This is likely covered somewhere on the forums but I cannot find the right search pattern to yield a result.

I am curious, in using MHDD (remap off, loop/repair off, standard scan), what do you consider your threshold for declaring a drive as "failed".

I am also curious as to how you define "failed".

On business-critical system I consider any slow access rates in the >500 ms range to be "failed". I clone to a new drive and move on. Any UNC's are an automatic fail. <500ms is a bit of judgment call (based on age of drive, performance of system, total cost of repairs (i.e., cost-adverse clients), total cost of fixing the situation should the drive fail in the field, etc.).

For non-critical systems I use a little more discretion. So long as a backup system exists I don't mind a few slow sectors (although I give fair warning to the client that it is showing signs of deterioration).
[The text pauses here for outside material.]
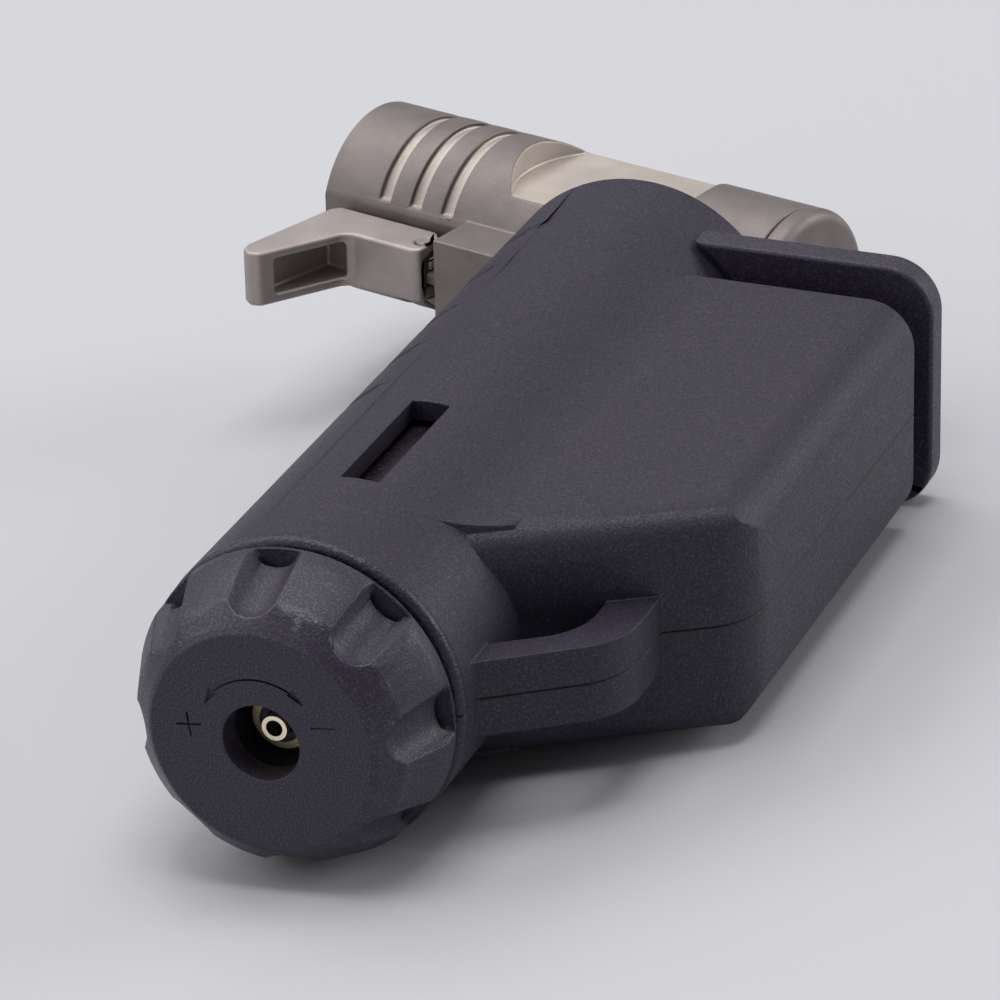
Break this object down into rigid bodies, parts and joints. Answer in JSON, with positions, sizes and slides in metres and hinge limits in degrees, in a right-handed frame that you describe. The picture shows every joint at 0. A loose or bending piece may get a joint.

How do you judge drives based off of MHDD?
 
When in doubt, replace. How much is a hard drive nowadays? I ask because I barely know anymore. SSD's are in, HDD's are out except for large data storage. And when it comes to data, is $40 really going to break you? I'm to the point where I'm replacing hard drives that are just fine just for the increased reliability and speed of SSD's.
 
Some drives will have the occasional slow seek, so don't worry about anything under the <500ms threshold (unless there are a lot). The >500ms, UNC, AMNF and other errors are solid reasons to transition the drive from a usable drive to a drive that is good only for parts.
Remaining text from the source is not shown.